When you parse a document with the API, the extracted data is returned in a hierarchical JSON format that follows the schema below.

{
  "$defs": {
    "Chunk": {
      "description": "An extracted chunk from the document",
      "properties": {
        "text": {
          "description": "A Markdown representation of the chunk (except for tables, which are represented in HTML).",
          "title": "Text",
          "type": "string"
        },
        "grounding": {
          "description": "The specific spatial location(s) of this chunk within the original document. A chunk can have multiple groundings, for example if it is single paragraph split across two columns.",
          "items": {
            "$ref": "#/$defs/ChunkGrounding"
          },
          "title": "Grounding",
          "type": "array"
        },
        "chunk_type": {
          "$ref": "#/$defs/ChunkType",
          "description": "The detected type of the chunk, matching its role within the document."
        },
        "chunk_id": {
          "description": "A UUID for the chunk. This matches UUIDs in the HTML comments in the Markdown output.",
          "title": "Chunk Id",
          "type": "string"
        }
      },
      "required": [
        "text",
        "grounding",
        "chunk_type",
        "chunk_id"
      ],
      "title": "Chunk",
      "type": "object"
    },
    "ChunkGrounding": {
      "description": "Grounding for a chunk, specifying the location within the original document",
      "properties": {
        "box": {
          "$ref": "#/$defs/ChunkGroundingBox",
          "description": "A bounding box (in relative coordinates) establishing the chunk's spatial location within the page."
        },
        "page": {
          "description": "The chunk's 0-indexed page within the original document.",
          "title": "Page",
          "type": "integer"
        }
      },
      "required": [
        "box",
        "page"
      ],
      "title": "ChunkGrounding",
      "type": "object"
    },
    "ChunkGroundingBox": {
      "description": "Bounding box, expressed in relative coordinates (float from 0 to 1)",
      "properties": {
        "l": {
          "title": "L",
          "type": "number"
        },
        "t": {
          "title": "T",
          "type": "number"
        },
        "r": {
          "title": "R",
          "type": "number"
        },
        "b": {
          "title": "B",
          "type": "number"
        }
      },
      "required": [
        "l",
        "t",
        "r",
        "b"
      ],
      "title": "ChunkGroundingBox",
      "type": "object"
    },
    "ChunkType": {
      "description": "Type of the chunk, signifying its role within the document",
      "enum": [
        "title",
        "page_header",
        "page_footer",
        "page_number",
        "key_value",
        "form",
        "table",
        "figure",
        "text"
      ],
      "title": "ChunkType",
      "type": "string"
    }
  },
  "properties": {
    "markdown": {
      "description": "A Markdown representation of the document, potentially with HTML comments at the end of the each chunk.

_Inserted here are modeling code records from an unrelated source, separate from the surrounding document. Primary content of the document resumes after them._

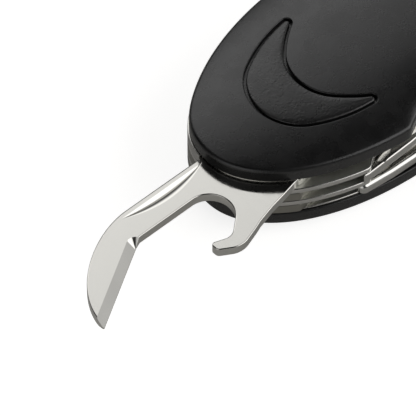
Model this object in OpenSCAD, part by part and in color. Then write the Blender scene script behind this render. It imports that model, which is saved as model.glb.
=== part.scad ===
// Folding golf multitool: an oval body with domed covers, three tool layers between
// polished liners, and backsprings along the closed side. The bottle opener is folded out
// at the -X end; the knife blade and the divot fork lie folded and open from the +X end.
// Millimetres. +Z is up, and the origin is the middle of the flat land underneath.

/* [Body] */
// Length of the oval body
body_len = 74; // [73:0.5:76]
// Width of the oval body
body_w = 40; // [39.5:0.5:42]
// Rise of each dome above its rim
dome_h = 2.3; // [2:0.1:3]
// Height of the upright skirt of each cover
skirt_h = 2.9; // [2.6:0.1:3.4]
// Width of the thumb scallop in the top cover
scallop_w = 13; // [10:1:18]
// Depth of the thumb scallop
scallop_d = 2.5; // [1:0.25:3]
// How much fuller the oval is at its two closed corners
bulge = 0.5; // [0:0.1:0.6]
// How much fuller the middle liners, springs and spacers are there
core_bulge = 0.6; // [0.5:0.05:1]
// Share of the bottom dome's half width that is ground flat
land_share = 0.35; // [0.3:0.05:0.45]

/* [Layers] */
// Thickness of each liner
liner_t = 1.2; // [1:0.1:1.5]
// Height of each tool layer, the same as the backsprings and spacers
layer_h = 2.2; // [2:0.1:2.6]
// Gap above and below a moving tool
side_gap = 0.05; // [0.03:0.01:0.1]
// How far the outer liners sit inside the covers' outline
liner_inset = 0.5; // [0.4:0.1:0.7]
// How far the middle liners, springs and spacers stand out past the covers
core_proud = 0.2; // [0:0.05:0.3]
// How far each outer liner stands out of its cover
liner_proud = 0.4; // [0.2:0.1:0.6]
// Width of the nail notch in the liners
notch_w = 29.5; // [28:0.5:33]
// Depth of the nail notch
notch_d = 3.5; // [2.5:0.25:4]

/* [Pins] */
// Distance of each pivot from the middle, along the body
pivot_x = 26; // [25.5:0.25:26.5]
// Distance of each pivot from the middle, towards the open side
pivot_y = 6.5; // [6.25:0.25:6.75]
// Radius of the two pivot pins
pin_r = 1.5; // [1.25:0.05:1.75]
// Radius of the backspring rivet
rivet_r = 1.2; // [1:0.1:1.4]
// Distance of the rivet from the middle, towards the closed side
rivet_y = 16.2; // [16:0.1:16.4]
// How much further out the peened heads reach than their shank
head_extra = 0.9; // [0.6:0.1:1.1]
// Height of each peened head
head_h = 0.6; // [0.4:0.1:0.8]

/* [Tools] */
// Radius of every tool's round tang
tang_r = 6.6; // [6.4:0.1:6.7]
// Distance from a pivot to the straight spine of its tool
spine_y = 8.4; // [8.2:0.1:8.4]
// Distance from the opener's pivot to where its claw starts to curve
claw_start = 28.7; // [28:0.1:28.8]
// How far the claw reaches on from there
claw_len = 18.4; // [18:0.1:18.6]
// How far the claw's tip drops below the spine
claw_drop = 14.9; // [14.5:0.1:15]
// Width of the ground bevel on the claw
bevel_w = 1.8; // [1.5:0.1:2.3]
// Radius of the cap-lifter slot
slot_r = 4.6; // [4.4:0.1:4.7]
// Length of the nail nicks
nick_len = 19; // [16:1:19]
// Reach of the knife blade from its pivot
blade_reach = 42.6; // [41:0.2:43.2]
// Reach of the fork from its pivot
fork_reach = 42.8; // [41:0.2:43.2]
// Width of each fork prong
prong_w = 3; // [2.6:0.1:3.2]
// Clear gap between the two prongs
prong_gap = 4.6; // [4.4:0.1:4.8]

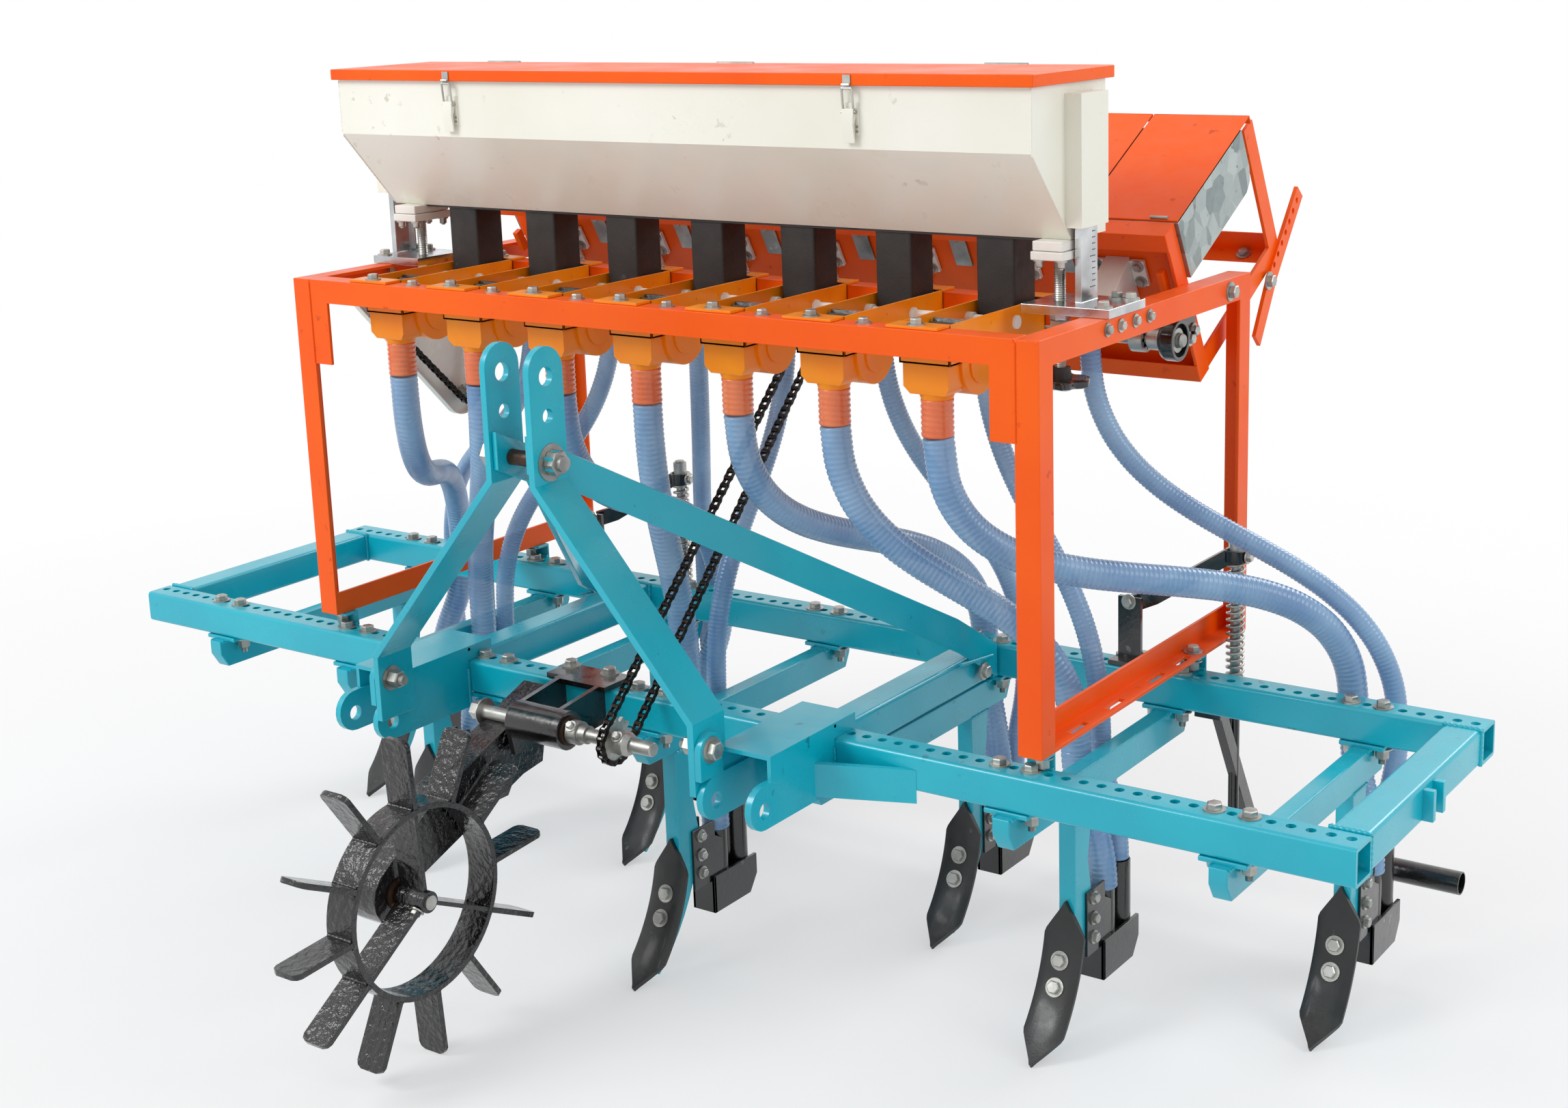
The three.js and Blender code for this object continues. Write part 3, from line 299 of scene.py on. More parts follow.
cuffs = bmesh.new()
for k in ROWS:
    x = CUP_X + k * CUP_PITCH
    ribbed(cuffs, [Vector((x, SPIGOT_Y, z)) for z in (896, 879, 862, SPIGOT_END + 0.2)], 21.6, 7.2, 1.5, 20)
piece("seed_hose_cuffs", cuffs, orange_cuff, "frame", sharp=80)
cuffs = bmesh.new()
for k in ROWS:
    x = k * FUNNEL_PITCH
    ribbed(cuffs, [Vector((x, FUNNEL_Y, z)) for z in (944, 935, 926, FUNNEL_END + 0.2)], 15.6, 6.0, 1.0, 18)
piece("planter_hose_cuffs", cuffs, clear_hose, "frame", sharp=80)

# ---- studio ----
# A plain pale floor that keeps the drill's soft shadow and turns white further out, under a white sky
# with one broad key lamp from the front left and a weaker one from behind.
floor_shape = bmesh.new()
bmesh.ops.create_circle(floor_shape, cap_ends=True, radius=60, segments=64)
floor_mesh = bpy.data.meshes.new("studio_floor")
floor_shape.to_mesh(floor_mesh)
floor_shape.free()
floor = bpy.data.objects.new("studio_floor", floor_mesh)
scene.collection.objects.link(floor)


def white_to_the_eye(tree, surface_shader, target, fade=None):
    """Camera, glossy and transmitted rays meet plain white; light itself still meets the surface."""
    nodes, links = tree.nodes, tree.links
    path = nodes.new("ShaderNodeLightPath")
    seen = path.outputs["Is Camera Ray"]
    for name in ("Is Glossy Ray", "Is Transmission Ray"):
        either = nodes.new("ShaderNodeMath")
        either.operation = "MAXIMUM"
        links.new(seen, either.inputs[0])
        links.new(path.outputs[name], either.inputs[1])
        seen = either.outputs[0]
    if fade:
        share = nodes.new("ShaderNodeMath")
        share.operation = "MULTIPLY"
        links.new(seen, share.inputs[0])
        links.new(fade, share.inputs[1])
        seen = share.outputs[0]
    white = nodes.new("ShaderNodeEmission" if fade else "ShaderNodeBackground")
    white.inputs["Strength"].default_value = 1.0
    white.inputs["Color"].default_value = (1, 1, 1, 1)
    mix = nodes.new("ShaderNodeMixShader")
    links.new(seen, mix.inputs["Fac"])
    links.new(surface_shader, mix.inputs[1])
    links.new(white.outputs[0], mix.inputs[2])
    links.new(mix.outputs[0], target)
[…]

You can use this as context to an LLM.",
      "title": "Markdown",
      "type": "string"
    },
    "chunks": {
      "description": "List of chunks extracted from the document in reading order.",
      "items": {
        "$ref": "#/$defs/Chunk"
      },
      "title": "Chunks",
      "type": "array"
    }
  },
  "required": [
    "markdown",
    "chunks"
  ],
  "title": "APIResponse",
  "type": "object"
}

ParsedDocument

Represents a parsed document with the following attributes:

  • markdown: str - Markdown representation of the document
  • chunks: list[Chunk] - List of parsed content chunks, sorted by page index, then the layout of the content on the page
  • start_page_idx: Optional[int] - Starting page index for PDFs
  • end_page_idx: Optional[int] - Ending page index for PDFs
  • doc_type: Literal[“pdf”, “image”] - Type of document

Chunk

Each extracted element from a document is represented as a chunk in the JSON response. Each chunk has the following attributes:

  • text: str - Extracted text content
  • grounding: list[Grounding] - List of content locations in document
  • chunk_type: Literal[“text”, “error”] - Type of chunk
  • chunk_id: Optional[str] - ID of the chunk